What is money?
Money is what the citizens in society agree it should be. Throughout history, we have used everything from shells to large stones to precious metals as money to simplify trade and consumption.
For this agreement on money to work, three important functions need to be fulfilled:
- All prices of goods and services shall be expressed in the unit we define as money so that we can easily compare the prices of different things. In Sweden, this unit is the ‘Swedish krona’.
- The value of money rests on the confidence of the general public. What we have chosen as money shall function as a store of value, that is, the value of money shall remain stable over time. This makes it possible for us to consume directly or save money and consume at a later date.

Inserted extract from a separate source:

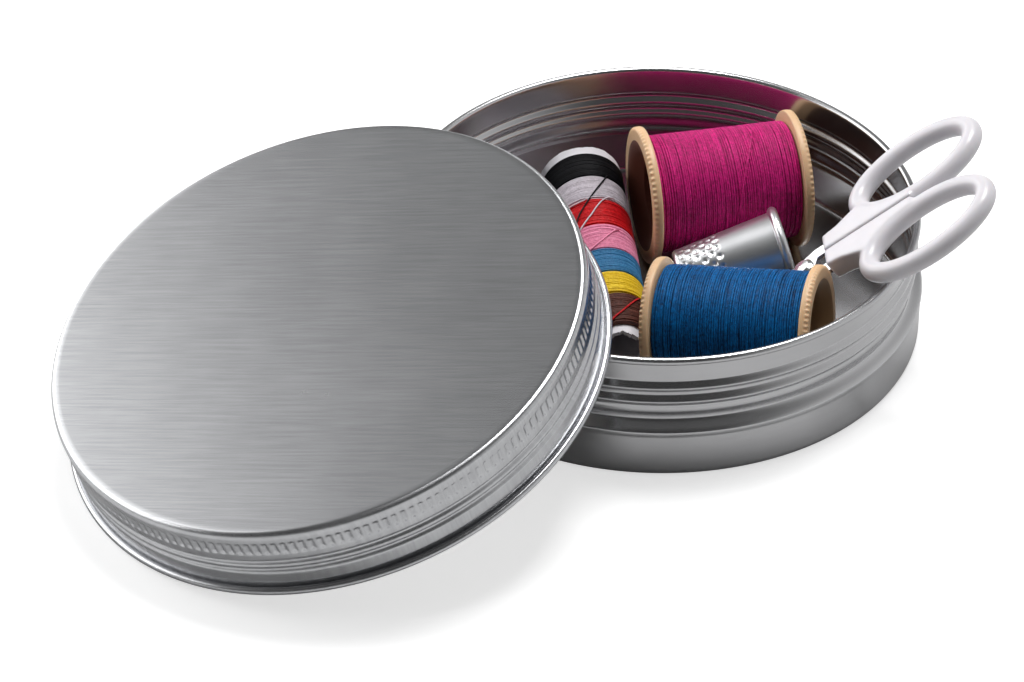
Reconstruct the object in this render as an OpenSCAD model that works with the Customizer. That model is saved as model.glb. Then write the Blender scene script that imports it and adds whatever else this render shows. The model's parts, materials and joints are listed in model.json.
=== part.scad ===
// Round screw-top sewing tin, standing open with its lid leaning on the rim
// and a small sewing kit lying inside. Sizes are in millimetres.
// The origin is the centre of the tin's underside, and +Z is up.

/* [Tin] */
// Outside diameter over the rolled rim
rim_d = 99.6; // [99:0.2:125]
// Height of the tin without its lid
tin_h = 25.8; // [24.6:0.2:32]
// Thickness of the sheet metal
sheet_t = 0.4; // [0.3:0.05:0.6]
// Thickness of the rolled rim, which curls outwards
rim_roll_d = 1.5; // [1:0.1:2]
// Radius by which the lower body stands out past the rim
body_proud = 0.9; // [0.7:0.1:2]
// Height of the plain lower body
body_h = 9; // [6:0.2:10]
// Radius of the rounded corner at the foot
foot_r = 1.5; // [0.8:0.1:3]
// Height by which the stop bead stands out past the lower body
stop_bead_h = 0.2; // [0.1:0.05:0.5]
// Height by which each thread ridge stands out of the neck
thread_h = 0.9; // [0.5:0.05:1]
// Distance between the two thread ridges
thread_pitch = 3; // [2.4:0.1:3.4]
// Drop from the top of the rim to the upper thread ridge
thread_drop = 6.7; // [5:0.1:7]

/* [Lid] */
// Height of the lid
lid_h = 15; // [12:0.2:17]
// Gap between the rolled rim and the inside of the lid
lid_fit = 0.3; // [0.2:0.05:1]
// Radius of the rounded shoulder of the lid
shoulder_r = 1.2; // [0.8:0.1:2]
// Thickness of the curl along the open edge of the lid
curl_d = 1.4; // [1:0.1:1.8]
// Distance by which the curl stands out past the skirt
curl_proud = 1.3; // [1:0.1:2]
// Number of slots in the knurled grip band
grip_slots = 190; // [60:1:240]
// Height of the grip band
grip_h = 3; // [1.5:0.1:4]
// Depth of each slot of the grip band
grip_depth = 0.15; // [0.05:0.05:0.25]
// Depth of the two grooves that form the thread of the lid
groove_depth = 0.5; // [0.2:0.05:0.6]
// Thickness of the sealing disc inside the lid
liner_t = 1.2; // [0.6:0.1:2]
// Distance from the tin's axis to the middle of the lid's open edge
lean_reach = 71.5; // [69:0.5:90]
// Direction in which the lid lies from the tin
lean_turn = -147; // [-180:1:-140]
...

- Money needs to function as a means of payment, which means that everyone we want to do business with must accept it as payment. This may mean that the definition of money applies to a certain country or area.
From shells to digital money
When we speak of money today, many probably think of a banknote in some currency or another. But in today’s digital society, cash forms a very small part of the total amount of money, only about 1.5 per cent. The vast majority of the money in circulation is digital, which is to say that it exists in bank accounts and can be used for payments.
Through history, we have used different objects as money to facilitate trade and consumption. Everything from shells, gold objects and metal coins to bits of paper or notes when printing technology came along. More recently, our funds in bank accounts have, to an increasing extent, been used for payments, that is, as money. To begin with, we used cheques, bills of exchange or paper giros, but technological development has resulted in us nowadays using digital money via various online services and mobile applications.
How is money created?
Depending on how the money is created or who is issuing it, a distinction can be made between central bank money and private bank money. Central bank money is money issued by the Riksbank and thus the Swedish state. Private bank money is created by banks and hence constitutes a claim on the issuing bank.
Central bank money
Central bank money is Swedish kronor issued by the Riksbank. Central bank money can be physical money, which is to say banknotes and coins, or the money in banks’ accounts in the RIX payment system, which is owned and operated by the Riksbank. The Riksbank creates central bank money by issuing banknotes and coins and lending digital money in Swedish krona to commercial banks via RIX.
The state, via the central bank, has a monopoly on issuing banknotes and coins. The advantage of state issuance is that the state’s banknotes and coins are usually considered completely safe. Similarly, the digital money that banks have in RIX accounts is also considered completely safe as it is guaranteed by the state.
Private bank money
Private bank money is the money held in accounts with private banks. This money is a claim on the bank. The banks can supply new private bank money to the system when they issue new loans. For example, if a bank grants you a new home loan, you will have a debt to the bank that is equivalent to this loan. At the same time, the bank deposits funds equivalent to the borrowed amount into your account. It is this newly created money that you then transfer to the seller of the home. This is how new loans create new money in the system. In the same way, the amount of bank money decreases when you pay back the loan to the bank.
However, banks cannot create an infinite supply of money (credit) as they cannot lend an unlimited amount of money. Lending is restricted by laws and regulations that govern how banks are allowed to operate. For example, banks need to have a certain amount of money in liquid funds to avoid a liquidity crisis and run short of cash, for example if people want to withdraw money from their bank accounts. They are also subject to certain capital adequacy requirements, which means that for every krona they lend they need to retain a certain amount of equity (read more about capital requirements imposed on banks on the Finansinspektionen website, in Swedish). In addition, the banks cannot lend more than the public demands. The central banks can influence actual demand for loans by raising or lowering the policy rate, which in turn affects the banks' lending rates.
Central bank money is the safest type of money. This is because the Riksbank cannot go bankrupt. However, with the help of regulations and what is known as the deposit guarantee, the state has attempted to ensure that it is almost as safe for the general public to use private money as central bank money. The deposit guarantee means that deposits in private bank accounts are protected by the state deposit guarantee, up to a certain amount. The state has done this because there is socioeconomic benefit to be gained from the state creating confidence in the payment system.
Electronic money (e-money)
In addition to central bank money and private bank money, there is electronic money or e-money, which is a form of private money. E-money is an electronically stored monetary value that is used to make payments. Like private bank money, electronic money represents a claim on the issuer. To be e-money, it must also be accepted as a means of payment by more than just the publisher. For example, e-money can be used to make electronic payments that do not go through a bank.
Banks and credit market companies may issue e-money within the framework of their existing authorisation. E-money can also be issued by electronic money institutions and by what are known as registered issuers. In Sweden, e-money is a relatively unusual form of money but in other countries, such as the UK, it is more common. The issue of e-money in Sweden is regulated by the Electronic Money Act (2011:755) and it is Finansinspektionen that exercises supervision.